- [PROBLEM REQUIREMENTS] The listing below should be written out exactly; please include all of it.

*** DATA SECTION ***

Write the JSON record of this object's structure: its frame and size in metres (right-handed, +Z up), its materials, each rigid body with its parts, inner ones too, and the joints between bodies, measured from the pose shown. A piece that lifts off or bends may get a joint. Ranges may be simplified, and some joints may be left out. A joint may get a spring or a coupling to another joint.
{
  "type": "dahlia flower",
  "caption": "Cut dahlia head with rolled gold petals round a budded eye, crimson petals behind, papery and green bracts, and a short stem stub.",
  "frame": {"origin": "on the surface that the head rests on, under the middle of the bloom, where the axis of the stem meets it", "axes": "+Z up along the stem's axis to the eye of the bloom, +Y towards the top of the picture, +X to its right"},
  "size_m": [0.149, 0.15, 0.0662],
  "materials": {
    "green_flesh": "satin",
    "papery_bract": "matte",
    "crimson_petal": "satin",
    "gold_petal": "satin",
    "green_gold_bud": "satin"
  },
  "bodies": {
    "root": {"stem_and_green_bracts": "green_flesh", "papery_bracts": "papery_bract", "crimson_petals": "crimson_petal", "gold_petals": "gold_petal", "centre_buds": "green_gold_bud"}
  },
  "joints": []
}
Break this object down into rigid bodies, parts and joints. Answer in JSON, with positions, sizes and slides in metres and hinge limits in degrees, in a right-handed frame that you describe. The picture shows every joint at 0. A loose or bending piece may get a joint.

***

- [FINAL RESULT]
Write the JSON record of this object's structure: its frame and size in metres (right-handed, +Z up), its materials, each rigid body with its parts, inner ones too, and the joints between bodies, measured from the pose shown. A piece that lifts off or bends may get a joint. Ranges may be simplified, and some joints may be left out. A joint may get a spring or a coupling to another joint.
{
  "type": "dahlia flower",
  "caption": "Cut dahlia head with rolled gold petals round a budded eye, crimson petals behind, papery and green bracts, and a short stem stub.",
  "frame": {"origin": "on the surface that the head rests on, under the middle of the bloom, where the axis of the stem meets it", "axes": "+Z up along the stem's axis to the eye of the bloom, +Y towards the top of the picture, +X to its right"},
  "size_m": [0.149, 0.15, 0.0662],
  "materials": {
    "green_flesh": "satin",
    "papery_bract": "matte",
    "crimson_petal": "satin",
    "gold_petal": "satin",
    "green_gold_bud": "satin"
  },
  "bodies": {
    "root": {"stem_and_green_bracts": "green_flesh", "papery_bracts": "papery_bract", "crimson_petals": "crimson_petal", "gold_petals": "gold_petal", "centre_buds": "green_gold_bud"}
  },
  "joints": []
}
Break this object down into rigid bodies, parts and joints. Answer in JSON, with positions, sizes and slides in metres and hinge limits in degrees, in a right-handed frame that you describe. The picture shows every joint at 0. A loose or bending piece may get a joint.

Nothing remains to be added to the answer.